In the coming days he will have individual phone conversations with each employee. He’ll advise them not to pay their utility bills (the state has said they can’t be shut off), and he’ll offer them interest-free loans if they’re in need. He’s also lined up some part-time job opportunities for some of them.
Blau said his restaurants will be able to endure this, but he’s worried about his friends and colleagues in the business, as well as other small business owners on the Island. He predicts as many as 25 percent won’t be able to weather it.
He’s offering takeout at his restaurants, but at some point restaurants will have to decide if that’s profitable enough to keep doing it. Many restaurants aren’t set up to do volume takeout; they do it to complement their services. The profit margin, 3 to 10 percent, largely comes from dine-in and drinking.
“Most restaurants have minimal rainy day funds,” he said. “We’ve noticed in the last two or three years, the cost between insurances, minimum wage, food costs and paper costs going up … they really take their toll.” He said while Island businesses like his look robust after a summer, people don’t realize how much those months mean to them. “I’m one hurricane away from being out of business,” he said.

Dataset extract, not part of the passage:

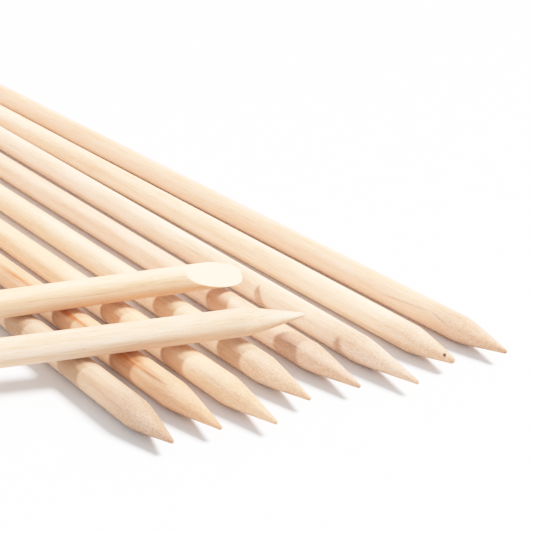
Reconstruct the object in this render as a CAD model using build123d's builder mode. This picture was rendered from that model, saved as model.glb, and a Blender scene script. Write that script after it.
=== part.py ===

That $10 million assistance for small businesses Gov. Baker has touted? The fine print says a business must show it’s been profitable as of March 10, something no Island business will be able to demonstrate — particularly year-round restaurants. He’s asked state Rep. Dylan Fernandes, D-Falmouth, to look into that. “Does that mean because we’ve been losing money since September to stay open, does that mean we don’t qualify?” Blau said.
Fernandes said he spoke with the administration and they made it clear that Cape and Islands businesses are eligible to apply and their circumstances will be taken into consideration. “I think it’s a valid enough concern to seek clarity on it,” he said, noting the March 10 date was more to make sure that startups aren’t trying to use the funds to get their businesses off the ground.
Fernandes said he is also urging the governor’s office to seek a federal disaster declaration for Dukes County so businesses can apply for loans. “We are in uncharted territory. The state is taking this issue very seriously and as the situation evolves, a lot more action will be needed to address the various issues that arise,” Fernandes wrote in an email to Cape and Island business owners.
Even if businesses survive, Blau wonders where all the employees will come from and will the tourists return. Those are big unanswered questions.
Anyone who knows Blau knows he’s a hopeful, optimistic guy. The glass is always half full. When he bet against Tom Brady and the Patriots winning the Super Bowl in 2019 and had to swallow paying out to his customers, he took it in good cheer.
“We’re going to make it through this,” he said. “We’ve put ourselves in a position where we can get through this.”